Greens co-convener Patrick Harvie says he is confident his party’s plans to introduce a 60p top rate of income tax for Scotland’s highest earners would raise additional revenue.
Mr Harvie argued his party’s “progressive” tax plans were aimed at closing the gap between the richest and poorest in society and would leave most people better off.
And he criticised a perception that those earning £43,000 are on a middle income, when the average salary stands at around £27,000.
Tax has become a key issue in the run up to next month’s Holyrood election, with the Scottish Parliament getting powers over income tax rates and bands from April 2017 onwards.
Unveiling their plans recently, the Scottish Greens said they wanted to reduce the income tax paid by those earning less than £26,500 a year.
Under the Scottish Green proposals, the current basic rate of income tax would be replaced with a rate of 18 per cent for the first £7,500 of cash above the personal allowance - which is to rise to £11,000 in 2017-18.
A rate of 11 per cent would be applied to income above £19,000 but higher earners would pay 43 per cent tax on income over £43,000, while earnings above £150,000 would be taxed at 60 per cent.
Asked on BBC Radio Scotland about the possible effect of the 60p plan, Mr Harvie said: “I think HMRC have been working to try and reduce the risk that people artificially relocate where their tax affairs are located.
“A great many of the people who are in that highest tax band in Scotland I believe would remain in Scotland.
“I’m very confident that it would raise additional revenue but for safety’s sake we’ve not built in an assumption about the additional revenue that would come in from that highest tax bracket.
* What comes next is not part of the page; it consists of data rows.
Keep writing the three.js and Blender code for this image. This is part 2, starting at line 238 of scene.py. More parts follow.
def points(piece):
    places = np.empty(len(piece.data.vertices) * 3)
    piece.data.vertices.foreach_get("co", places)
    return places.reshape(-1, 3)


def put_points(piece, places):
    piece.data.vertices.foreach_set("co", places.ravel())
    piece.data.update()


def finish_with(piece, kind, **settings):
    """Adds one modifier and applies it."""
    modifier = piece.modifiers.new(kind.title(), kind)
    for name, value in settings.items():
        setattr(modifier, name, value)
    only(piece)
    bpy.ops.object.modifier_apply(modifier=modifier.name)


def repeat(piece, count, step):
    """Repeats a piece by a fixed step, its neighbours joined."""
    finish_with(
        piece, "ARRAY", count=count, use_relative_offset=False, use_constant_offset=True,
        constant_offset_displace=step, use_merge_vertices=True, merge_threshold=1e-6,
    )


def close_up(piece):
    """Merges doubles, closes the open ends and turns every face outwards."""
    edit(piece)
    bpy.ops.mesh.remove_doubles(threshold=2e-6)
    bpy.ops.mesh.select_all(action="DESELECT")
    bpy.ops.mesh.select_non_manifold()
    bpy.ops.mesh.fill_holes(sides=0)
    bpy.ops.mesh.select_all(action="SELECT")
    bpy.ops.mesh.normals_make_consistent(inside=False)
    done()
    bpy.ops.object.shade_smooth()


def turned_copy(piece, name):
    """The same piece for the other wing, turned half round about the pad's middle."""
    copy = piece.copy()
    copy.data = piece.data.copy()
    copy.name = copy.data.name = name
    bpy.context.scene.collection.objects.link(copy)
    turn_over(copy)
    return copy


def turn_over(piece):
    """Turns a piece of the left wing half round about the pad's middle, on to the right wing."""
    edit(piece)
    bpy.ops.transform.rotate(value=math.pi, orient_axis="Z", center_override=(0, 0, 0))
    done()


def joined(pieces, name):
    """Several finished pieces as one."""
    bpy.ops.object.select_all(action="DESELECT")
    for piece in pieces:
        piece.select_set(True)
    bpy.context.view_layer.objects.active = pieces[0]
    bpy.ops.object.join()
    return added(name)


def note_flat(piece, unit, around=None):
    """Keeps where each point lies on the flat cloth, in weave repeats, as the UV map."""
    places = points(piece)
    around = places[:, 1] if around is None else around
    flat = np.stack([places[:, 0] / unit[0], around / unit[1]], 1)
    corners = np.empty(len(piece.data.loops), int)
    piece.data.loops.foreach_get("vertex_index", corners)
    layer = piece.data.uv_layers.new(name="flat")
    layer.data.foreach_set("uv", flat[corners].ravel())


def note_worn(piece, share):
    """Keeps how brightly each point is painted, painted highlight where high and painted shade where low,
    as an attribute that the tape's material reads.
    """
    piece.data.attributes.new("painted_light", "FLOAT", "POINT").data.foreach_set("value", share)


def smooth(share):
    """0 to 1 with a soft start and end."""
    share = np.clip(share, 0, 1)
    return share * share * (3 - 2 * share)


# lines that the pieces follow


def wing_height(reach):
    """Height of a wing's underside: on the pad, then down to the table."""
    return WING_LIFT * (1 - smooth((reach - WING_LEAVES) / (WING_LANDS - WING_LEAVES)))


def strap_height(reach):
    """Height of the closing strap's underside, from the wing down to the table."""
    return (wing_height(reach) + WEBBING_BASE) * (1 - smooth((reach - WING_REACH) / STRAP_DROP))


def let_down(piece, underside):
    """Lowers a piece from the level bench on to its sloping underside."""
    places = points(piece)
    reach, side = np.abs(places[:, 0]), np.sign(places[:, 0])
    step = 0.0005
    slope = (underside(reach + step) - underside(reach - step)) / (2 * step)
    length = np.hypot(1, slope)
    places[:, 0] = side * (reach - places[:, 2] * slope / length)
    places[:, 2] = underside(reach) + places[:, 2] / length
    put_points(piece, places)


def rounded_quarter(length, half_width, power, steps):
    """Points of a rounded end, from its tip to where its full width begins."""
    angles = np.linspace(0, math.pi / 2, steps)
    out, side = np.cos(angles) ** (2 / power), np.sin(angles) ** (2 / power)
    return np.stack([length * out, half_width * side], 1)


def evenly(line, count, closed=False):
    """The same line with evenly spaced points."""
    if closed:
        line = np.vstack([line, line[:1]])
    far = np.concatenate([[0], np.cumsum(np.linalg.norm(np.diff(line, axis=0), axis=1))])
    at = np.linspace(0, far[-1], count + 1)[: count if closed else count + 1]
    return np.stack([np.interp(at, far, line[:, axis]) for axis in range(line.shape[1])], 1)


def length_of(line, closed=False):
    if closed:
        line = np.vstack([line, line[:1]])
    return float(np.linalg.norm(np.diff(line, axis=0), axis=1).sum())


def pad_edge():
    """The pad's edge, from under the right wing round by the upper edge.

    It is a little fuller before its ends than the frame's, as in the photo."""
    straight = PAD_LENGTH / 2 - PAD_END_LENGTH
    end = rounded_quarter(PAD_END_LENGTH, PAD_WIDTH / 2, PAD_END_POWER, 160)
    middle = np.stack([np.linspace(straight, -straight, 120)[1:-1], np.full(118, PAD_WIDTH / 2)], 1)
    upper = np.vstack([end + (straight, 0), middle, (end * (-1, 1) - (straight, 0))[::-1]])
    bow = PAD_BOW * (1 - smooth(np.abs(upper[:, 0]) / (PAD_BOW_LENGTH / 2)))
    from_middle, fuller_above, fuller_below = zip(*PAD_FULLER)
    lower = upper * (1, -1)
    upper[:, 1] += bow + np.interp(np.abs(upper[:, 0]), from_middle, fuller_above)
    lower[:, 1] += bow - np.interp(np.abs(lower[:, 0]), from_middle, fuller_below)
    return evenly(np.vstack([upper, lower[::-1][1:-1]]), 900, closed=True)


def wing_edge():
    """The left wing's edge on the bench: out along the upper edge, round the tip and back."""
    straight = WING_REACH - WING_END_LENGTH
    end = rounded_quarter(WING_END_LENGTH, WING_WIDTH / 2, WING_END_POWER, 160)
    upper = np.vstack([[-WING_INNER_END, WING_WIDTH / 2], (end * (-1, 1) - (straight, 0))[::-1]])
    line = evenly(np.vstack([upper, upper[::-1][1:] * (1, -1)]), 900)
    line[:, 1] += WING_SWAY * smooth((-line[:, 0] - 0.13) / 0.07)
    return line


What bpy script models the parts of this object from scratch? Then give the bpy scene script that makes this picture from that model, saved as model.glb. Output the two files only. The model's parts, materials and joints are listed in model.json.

“The most important thing about our tax proposals though is that most people would be better off.”
He told the Good Morning Scotland programme that the tax policies were about generating revenue “to protect our public services from the cuts” but also to help “close the gap in wealth and incomes between the richest and poorest in our society”.
In light of the 43 per cent rate for those earning more than £43,000, Mr Harvie was questioned on whether those on middle incomes would be worse off under his plans.
“Not at all, no,” he replied, adding: “That’s not a middle income, is it? That’s a high income.”
He went on: “We’re proposing £43,000, as the income at which you start paying a higher rate of taxation. But there is no justification for saying that - when the average is £27,000 - somebody on £43,000 is on a middle income. That is a high income.”
Mr Harvie, whose party wants Scotland to be independent, also said he doesn’t know when another referendum on the issue should be held.
He told the programme: “Politicians generally don’t like saying I don’t know, but I genuinely don’t know. I think we have to gauge public appetite and if public appetite is clearly showing that there is a mood for another referendum then no-one should deny the right of the people of Scotland to make that decision on their own terms.”